O primeiro ano do atual governo foi marcado pela militarização das escolas públicas, o projeto Escola Sem Partido e uma tendência a privatizações na educação. Essa é a opinião do professor emérito da Universidade Estadual de Campinas (Unicamp), Dermeval Saviani. Para ele, a principal prejudicada será a geração futura.
“Há uma formação precária do aluno. Com isso, você atinge as novas gerações, que não terão oportunidade de inserção no mercado de trabalho”, explica.
“A reforma do ensino médio, por exemplo, é um grande retrocesso.
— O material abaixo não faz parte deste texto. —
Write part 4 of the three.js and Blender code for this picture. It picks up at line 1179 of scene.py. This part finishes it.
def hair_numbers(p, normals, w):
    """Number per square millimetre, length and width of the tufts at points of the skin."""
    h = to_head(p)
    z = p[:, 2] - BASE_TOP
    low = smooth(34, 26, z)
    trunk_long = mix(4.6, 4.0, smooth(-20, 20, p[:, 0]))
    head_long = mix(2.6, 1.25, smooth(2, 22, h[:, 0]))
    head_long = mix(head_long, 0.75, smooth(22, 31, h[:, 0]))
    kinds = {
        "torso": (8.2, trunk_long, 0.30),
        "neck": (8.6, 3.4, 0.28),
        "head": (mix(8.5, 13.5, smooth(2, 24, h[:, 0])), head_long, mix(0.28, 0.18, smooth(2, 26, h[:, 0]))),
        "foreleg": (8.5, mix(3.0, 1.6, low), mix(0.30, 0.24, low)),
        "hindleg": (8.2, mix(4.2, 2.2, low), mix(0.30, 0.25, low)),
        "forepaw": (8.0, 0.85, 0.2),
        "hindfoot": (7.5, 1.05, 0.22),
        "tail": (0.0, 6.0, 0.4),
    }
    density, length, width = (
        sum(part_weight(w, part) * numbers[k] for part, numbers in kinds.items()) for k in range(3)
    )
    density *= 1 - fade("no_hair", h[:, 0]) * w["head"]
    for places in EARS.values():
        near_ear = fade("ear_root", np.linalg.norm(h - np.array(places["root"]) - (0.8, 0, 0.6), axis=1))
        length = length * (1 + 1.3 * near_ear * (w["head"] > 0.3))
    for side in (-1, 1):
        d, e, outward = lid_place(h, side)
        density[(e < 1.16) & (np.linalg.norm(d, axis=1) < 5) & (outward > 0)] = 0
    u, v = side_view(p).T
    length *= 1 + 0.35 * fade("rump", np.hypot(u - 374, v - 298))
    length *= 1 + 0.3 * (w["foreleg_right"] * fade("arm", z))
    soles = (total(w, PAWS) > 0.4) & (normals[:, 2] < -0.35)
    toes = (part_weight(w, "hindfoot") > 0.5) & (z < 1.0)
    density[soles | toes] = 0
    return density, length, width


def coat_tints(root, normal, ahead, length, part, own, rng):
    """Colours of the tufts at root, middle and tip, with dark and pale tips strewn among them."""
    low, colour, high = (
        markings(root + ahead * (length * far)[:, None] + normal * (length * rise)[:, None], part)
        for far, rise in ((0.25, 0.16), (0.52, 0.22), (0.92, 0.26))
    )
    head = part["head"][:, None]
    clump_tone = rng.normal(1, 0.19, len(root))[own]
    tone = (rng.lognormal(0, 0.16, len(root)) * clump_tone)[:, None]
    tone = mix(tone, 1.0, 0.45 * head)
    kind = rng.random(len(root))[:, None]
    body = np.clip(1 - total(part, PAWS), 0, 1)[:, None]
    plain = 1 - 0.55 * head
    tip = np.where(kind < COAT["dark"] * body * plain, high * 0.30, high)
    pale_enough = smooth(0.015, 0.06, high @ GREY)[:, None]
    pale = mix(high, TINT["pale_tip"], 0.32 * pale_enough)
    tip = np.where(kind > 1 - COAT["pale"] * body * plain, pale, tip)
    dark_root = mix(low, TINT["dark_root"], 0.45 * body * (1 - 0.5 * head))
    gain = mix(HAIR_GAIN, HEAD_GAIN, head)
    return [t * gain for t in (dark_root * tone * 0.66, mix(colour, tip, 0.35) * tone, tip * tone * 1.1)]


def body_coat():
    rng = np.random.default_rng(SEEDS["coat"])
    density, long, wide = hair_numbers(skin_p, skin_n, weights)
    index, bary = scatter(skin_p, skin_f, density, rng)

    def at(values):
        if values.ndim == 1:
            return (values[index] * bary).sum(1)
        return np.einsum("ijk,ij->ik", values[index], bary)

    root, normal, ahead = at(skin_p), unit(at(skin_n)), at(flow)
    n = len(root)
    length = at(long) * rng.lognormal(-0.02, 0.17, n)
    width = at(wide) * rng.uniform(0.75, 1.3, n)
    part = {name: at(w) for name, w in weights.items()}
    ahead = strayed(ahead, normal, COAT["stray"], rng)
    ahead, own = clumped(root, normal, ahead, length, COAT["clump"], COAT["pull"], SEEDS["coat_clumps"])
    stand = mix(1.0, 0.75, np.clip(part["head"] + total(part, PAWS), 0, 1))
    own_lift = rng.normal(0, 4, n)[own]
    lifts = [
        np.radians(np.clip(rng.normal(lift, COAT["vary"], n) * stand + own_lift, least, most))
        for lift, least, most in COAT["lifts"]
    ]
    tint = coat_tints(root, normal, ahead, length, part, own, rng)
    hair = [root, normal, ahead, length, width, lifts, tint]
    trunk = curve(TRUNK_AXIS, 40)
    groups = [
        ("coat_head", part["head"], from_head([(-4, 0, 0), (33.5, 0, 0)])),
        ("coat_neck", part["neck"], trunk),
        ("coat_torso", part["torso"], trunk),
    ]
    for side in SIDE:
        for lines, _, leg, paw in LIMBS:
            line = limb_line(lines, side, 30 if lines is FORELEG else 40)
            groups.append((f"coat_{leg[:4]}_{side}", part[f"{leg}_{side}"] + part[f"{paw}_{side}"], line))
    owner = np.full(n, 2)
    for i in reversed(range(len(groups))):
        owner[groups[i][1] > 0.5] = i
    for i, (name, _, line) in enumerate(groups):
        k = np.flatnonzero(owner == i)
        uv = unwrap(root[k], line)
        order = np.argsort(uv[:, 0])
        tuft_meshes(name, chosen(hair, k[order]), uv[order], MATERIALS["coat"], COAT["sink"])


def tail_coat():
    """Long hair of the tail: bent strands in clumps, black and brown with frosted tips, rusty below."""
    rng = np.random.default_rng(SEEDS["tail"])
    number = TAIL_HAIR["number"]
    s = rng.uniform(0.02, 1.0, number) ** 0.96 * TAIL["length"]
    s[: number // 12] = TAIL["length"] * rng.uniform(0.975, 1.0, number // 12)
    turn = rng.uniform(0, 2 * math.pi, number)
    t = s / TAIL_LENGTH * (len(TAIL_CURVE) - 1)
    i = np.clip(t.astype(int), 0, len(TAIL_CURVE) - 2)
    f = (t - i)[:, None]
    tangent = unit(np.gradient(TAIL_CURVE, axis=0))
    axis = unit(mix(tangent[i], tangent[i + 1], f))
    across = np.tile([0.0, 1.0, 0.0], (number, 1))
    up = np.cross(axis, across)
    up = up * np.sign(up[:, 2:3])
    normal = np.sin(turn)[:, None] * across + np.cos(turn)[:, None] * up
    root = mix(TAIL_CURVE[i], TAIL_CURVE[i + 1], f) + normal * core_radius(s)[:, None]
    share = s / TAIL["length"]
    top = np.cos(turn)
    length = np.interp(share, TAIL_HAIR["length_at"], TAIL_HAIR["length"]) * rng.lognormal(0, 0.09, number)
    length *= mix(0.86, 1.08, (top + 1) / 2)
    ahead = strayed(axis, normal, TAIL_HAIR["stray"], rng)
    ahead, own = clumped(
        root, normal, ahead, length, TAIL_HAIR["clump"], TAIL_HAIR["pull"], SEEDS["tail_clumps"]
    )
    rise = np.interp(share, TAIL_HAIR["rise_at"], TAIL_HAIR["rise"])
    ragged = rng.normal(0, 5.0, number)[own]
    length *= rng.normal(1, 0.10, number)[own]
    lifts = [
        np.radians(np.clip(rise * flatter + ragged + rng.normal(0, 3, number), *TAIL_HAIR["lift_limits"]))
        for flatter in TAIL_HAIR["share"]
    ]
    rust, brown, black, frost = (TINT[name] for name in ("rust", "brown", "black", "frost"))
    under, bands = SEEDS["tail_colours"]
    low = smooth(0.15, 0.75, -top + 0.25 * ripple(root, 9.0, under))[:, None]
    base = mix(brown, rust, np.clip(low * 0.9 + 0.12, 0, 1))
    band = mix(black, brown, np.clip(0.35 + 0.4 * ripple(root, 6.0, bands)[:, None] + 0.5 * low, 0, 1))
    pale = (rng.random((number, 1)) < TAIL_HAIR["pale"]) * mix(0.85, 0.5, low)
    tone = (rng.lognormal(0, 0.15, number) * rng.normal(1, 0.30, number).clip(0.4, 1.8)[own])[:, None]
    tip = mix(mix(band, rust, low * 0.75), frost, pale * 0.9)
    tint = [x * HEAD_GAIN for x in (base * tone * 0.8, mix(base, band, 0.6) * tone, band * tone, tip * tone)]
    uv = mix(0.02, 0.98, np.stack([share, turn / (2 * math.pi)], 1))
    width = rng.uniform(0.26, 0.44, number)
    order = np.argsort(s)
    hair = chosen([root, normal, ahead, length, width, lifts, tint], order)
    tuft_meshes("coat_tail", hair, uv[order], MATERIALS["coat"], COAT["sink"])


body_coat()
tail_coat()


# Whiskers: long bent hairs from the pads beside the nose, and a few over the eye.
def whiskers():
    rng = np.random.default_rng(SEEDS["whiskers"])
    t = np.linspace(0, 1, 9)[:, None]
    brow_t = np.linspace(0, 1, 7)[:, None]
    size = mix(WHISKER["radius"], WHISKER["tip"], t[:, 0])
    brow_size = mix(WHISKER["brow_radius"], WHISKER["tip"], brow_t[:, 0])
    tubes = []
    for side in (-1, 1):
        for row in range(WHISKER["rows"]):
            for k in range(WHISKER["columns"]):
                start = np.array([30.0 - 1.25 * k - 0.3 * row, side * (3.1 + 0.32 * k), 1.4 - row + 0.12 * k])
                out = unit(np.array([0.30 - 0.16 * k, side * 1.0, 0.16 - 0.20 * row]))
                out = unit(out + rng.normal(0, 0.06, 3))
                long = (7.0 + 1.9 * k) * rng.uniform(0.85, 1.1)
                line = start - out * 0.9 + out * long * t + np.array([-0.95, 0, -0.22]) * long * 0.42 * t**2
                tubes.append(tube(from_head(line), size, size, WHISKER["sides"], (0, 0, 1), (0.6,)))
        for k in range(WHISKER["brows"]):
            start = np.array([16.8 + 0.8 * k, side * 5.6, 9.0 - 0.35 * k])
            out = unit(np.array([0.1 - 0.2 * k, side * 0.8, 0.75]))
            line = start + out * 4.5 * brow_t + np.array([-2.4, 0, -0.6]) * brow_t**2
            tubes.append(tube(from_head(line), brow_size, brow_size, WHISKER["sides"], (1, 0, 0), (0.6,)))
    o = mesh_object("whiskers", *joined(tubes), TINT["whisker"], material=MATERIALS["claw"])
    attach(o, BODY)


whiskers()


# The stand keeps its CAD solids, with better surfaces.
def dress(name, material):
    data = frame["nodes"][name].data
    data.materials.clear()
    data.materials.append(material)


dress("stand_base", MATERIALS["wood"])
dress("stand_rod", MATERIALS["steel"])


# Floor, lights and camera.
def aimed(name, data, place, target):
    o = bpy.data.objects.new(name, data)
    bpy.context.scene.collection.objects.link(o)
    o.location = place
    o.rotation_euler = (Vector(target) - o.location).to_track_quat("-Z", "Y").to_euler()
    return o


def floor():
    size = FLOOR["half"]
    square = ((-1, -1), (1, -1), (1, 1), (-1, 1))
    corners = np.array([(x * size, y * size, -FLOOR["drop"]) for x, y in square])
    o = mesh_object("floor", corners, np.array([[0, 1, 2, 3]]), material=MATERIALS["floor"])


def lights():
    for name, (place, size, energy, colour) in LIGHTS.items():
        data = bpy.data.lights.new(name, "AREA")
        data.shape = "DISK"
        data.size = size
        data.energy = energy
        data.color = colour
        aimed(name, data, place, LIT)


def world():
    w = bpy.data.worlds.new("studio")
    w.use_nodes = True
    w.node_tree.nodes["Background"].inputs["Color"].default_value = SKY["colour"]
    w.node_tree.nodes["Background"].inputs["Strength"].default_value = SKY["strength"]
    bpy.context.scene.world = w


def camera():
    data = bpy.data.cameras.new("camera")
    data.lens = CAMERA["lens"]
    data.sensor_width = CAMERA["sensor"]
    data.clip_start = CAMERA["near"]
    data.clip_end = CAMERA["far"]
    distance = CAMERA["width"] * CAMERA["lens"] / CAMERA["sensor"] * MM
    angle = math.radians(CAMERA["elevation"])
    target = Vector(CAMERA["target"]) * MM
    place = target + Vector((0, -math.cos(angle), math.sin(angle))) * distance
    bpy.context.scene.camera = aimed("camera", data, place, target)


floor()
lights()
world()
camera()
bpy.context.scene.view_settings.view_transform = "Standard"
Por trás dela, quer se inviabilizar o acesso à universidade pública das camadas mais pobres da população, limitando-as ao ensino profissionalizante”, acrescenta.
Qual era o contexto das políticas públicas em educação até 2019?
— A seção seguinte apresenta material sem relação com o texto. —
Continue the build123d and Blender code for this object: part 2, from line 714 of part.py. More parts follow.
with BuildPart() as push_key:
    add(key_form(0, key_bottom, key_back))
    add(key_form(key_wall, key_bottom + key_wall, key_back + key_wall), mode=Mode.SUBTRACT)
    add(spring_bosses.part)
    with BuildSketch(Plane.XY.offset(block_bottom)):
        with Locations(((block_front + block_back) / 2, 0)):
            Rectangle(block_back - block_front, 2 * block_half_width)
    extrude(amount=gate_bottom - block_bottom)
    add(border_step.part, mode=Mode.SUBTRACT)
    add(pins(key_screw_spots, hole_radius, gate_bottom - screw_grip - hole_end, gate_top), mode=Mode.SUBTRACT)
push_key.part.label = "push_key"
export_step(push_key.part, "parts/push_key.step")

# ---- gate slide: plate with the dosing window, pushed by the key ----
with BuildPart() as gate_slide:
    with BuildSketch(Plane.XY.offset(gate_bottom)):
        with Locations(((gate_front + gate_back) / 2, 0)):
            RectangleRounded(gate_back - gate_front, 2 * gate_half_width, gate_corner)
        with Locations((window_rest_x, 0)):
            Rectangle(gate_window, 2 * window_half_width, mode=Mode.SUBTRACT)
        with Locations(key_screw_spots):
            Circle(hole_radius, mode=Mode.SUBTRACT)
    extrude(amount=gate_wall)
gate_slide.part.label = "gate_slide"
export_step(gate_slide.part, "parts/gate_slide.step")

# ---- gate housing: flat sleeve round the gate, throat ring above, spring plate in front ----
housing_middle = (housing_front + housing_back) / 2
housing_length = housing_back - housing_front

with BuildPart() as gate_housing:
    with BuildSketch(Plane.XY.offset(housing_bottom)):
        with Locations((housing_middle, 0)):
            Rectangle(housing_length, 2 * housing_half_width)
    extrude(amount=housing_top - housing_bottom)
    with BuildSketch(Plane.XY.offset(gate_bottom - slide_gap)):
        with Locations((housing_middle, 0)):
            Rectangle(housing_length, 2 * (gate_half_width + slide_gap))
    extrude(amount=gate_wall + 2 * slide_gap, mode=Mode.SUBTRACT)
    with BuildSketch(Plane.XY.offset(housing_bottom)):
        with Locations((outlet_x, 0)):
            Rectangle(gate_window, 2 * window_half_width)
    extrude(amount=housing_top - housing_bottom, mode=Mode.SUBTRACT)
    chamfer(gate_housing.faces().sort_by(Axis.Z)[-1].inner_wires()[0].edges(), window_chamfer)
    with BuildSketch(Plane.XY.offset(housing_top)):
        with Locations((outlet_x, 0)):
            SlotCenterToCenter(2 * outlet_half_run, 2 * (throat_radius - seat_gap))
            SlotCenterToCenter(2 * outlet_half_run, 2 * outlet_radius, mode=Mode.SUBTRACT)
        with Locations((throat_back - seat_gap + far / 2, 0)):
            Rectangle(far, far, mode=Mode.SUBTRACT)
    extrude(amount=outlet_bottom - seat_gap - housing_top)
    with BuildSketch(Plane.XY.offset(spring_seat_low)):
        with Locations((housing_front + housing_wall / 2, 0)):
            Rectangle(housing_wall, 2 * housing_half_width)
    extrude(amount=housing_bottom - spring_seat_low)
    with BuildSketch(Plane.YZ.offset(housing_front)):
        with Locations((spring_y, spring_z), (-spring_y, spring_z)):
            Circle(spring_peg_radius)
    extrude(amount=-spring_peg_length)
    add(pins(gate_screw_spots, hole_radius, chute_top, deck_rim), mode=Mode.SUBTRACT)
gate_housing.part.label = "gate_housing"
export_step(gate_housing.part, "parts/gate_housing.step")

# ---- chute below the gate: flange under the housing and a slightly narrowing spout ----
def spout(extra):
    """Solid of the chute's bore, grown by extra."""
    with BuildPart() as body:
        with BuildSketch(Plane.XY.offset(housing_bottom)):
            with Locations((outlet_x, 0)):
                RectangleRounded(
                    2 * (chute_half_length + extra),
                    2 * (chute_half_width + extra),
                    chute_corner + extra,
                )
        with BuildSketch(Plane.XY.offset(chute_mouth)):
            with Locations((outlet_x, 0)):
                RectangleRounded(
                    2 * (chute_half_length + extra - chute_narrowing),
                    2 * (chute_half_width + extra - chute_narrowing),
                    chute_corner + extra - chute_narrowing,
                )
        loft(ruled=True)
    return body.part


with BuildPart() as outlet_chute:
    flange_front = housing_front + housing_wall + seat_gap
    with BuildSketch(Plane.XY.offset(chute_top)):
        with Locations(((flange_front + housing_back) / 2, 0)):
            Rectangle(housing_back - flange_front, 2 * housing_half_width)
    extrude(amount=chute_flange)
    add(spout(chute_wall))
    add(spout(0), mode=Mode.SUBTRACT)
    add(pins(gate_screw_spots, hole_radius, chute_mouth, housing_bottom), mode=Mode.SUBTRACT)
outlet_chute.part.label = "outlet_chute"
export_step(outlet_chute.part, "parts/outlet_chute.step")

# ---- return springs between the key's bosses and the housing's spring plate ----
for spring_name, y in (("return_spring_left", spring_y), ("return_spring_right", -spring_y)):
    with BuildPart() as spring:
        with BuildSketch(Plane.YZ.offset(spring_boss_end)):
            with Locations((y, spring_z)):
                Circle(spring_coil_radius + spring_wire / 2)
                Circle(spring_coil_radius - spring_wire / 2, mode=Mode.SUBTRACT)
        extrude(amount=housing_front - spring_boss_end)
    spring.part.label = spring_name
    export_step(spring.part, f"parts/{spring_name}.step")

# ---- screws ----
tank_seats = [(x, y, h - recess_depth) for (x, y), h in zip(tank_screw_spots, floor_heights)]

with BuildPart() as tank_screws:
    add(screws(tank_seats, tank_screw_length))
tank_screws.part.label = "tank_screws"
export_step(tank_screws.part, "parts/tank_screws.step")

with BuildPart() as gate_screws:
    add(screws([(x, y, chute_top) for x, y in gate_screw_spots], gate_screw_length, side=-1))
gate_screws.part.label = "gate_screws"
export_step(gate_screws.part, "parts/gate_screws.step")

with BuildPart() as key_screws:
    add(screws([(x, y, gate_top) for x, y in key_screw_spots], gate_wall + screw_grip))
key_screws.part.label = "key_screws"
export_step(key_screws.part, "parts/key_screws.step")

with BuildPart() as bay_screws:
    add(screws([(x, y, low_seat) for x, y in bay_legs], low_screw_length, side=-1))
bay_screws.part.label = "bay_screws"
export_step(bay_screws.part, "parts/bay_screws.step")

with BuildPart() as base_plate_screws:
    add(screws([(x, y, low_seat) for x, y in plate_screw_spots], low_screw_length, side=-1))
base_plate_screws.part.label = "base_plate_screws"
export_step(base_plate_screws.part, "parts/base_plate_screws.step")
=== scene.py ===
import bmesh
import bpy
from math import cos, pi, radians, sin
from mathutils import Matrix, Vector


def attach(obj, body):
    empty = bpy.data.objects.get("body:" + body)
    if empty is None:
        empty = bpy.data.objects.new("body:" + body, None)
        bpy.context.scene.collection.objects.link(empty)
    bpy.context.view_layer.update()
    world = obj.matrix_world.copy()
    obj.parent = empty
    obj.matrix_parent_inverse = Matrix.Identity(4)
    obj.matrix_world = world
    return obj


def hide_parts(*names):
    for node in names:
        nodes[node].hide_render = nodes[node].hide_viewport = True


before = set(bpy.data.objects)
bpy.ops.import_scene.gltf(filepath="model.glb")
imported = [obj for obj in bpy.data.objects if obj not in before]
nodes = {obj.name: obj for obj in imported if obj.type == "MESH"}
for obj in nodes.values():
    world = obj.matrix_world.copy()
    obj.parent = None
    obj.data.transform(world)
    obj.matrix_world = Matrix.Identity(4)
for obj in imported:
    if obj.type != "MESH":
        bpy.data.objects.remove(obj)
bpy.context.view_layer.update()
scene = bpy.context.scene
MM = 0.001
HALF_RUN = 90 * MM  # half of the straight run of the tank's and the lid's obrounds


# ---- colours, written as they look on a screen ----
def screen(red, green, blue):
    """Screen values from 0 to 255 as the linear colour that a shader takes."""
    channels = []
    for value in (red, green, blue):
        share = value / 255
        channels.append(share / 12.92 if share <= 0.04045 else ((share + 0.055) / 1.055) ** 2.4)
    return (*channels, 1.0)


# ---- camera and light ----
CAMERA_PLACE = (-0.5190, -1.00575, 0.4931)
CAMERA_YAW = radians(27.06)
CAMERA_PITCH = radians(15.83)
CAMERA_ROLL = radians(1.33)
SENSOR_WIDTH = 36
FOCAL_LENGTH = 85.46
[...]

Dermeval Saviani: Havia uma esperança em relação ao Plano Nacional de Educação (PNE), de 2014. Apesar de muitos pontos defendidos não terem sido incorporados no texto final, foi aprovada a meta de direcionar os 10% do Produto Interno Bruto (PIB) para a área. Para completar, também havia a perspectiva de usar a verba do Pré-Sal para educação e saúde. O investimento ajudaria a universalizar o ensino e garantir um salário digno ao professor, com jornada de 40 horas, em uma mesma escola, sendo uma parte desse tempo dedicada à preparação das aulas e outras atividades extraclasses. O impeachment contra a presidenta Dilma Rousseff e a gestão de Temer mudaram isso. Foi aprovada a emenda constitucional (EC) 95, de 2016, conhecida como emenda do teto dos gastos públicos, que estabeleceu o congelamento de investimentos em educação por 20 anos, sendo apenas reajustada a inflação. Isso reforça a ideia da área como gasto, não como direito da população e investimento na sociedade.
Como se caracterizou a política educacional do país em 2019?
Saviani: Não houve políticas estruturais, mas medidas de “destruição”. Há um movimento de privatização da educação. Esquece-se que ela é um direito do cidadão previsto pela Constituição e um dever do Estado de ofertá-la. Quando você privatiza, precisa garantir a margem de lucro dessa instituição privada, então, recursos públicos vão para o ralo. Cito ainda a militarização das escolas, que transpõe para a educação a ordem dos quartéis em que um manda e o outro obedece. Cria cidadãos alienados, obedientes.
Quais as consequências das medidas para um futuro próximo?
Saviani: Há uma formação precária do aluno. Com isso, você atinge as novas gerações, que não terão oportunidade de inserção no mercado de trabalho. A reforma do ensino médio, por exemplo, é um grande retrocesso. Por trás dela, quer se inviabilizar o acesso à universidade pública das camadas mais pobres da população, limitando-as ao ensino profissionalizante. Assim, a universidade se torna somente para as elites.
Quais podem ser as saídas para melhorar o cenário educacional?
Saviani: Continuar trabalhando para mudar a educação. Introduzir uma pedagogia crítica nas escolas. O importante, agora, é a mobilização e união de todos aqueles que são prejudicados pelas atuais políticas, como organizações educacionais, de professores, de pesquisadores, para frear a perda de direitos.
Quais as perspectivas para 2020?
Saviani: Penso que uma questão ainda será o projeto Escola Sem Partido. Ao contrário do que essa iniciativa diz, nunca se entendeu a escola como partidária, mas sim como tendo uma função política de formação crítica do aluno. E isso reflete positivamente na sociedade. Uma população analfabeta ou formada precariamente terá dificuldade de escolher seus governantes. E é justamente esse movimento sem partido que é doutrinário e partidário.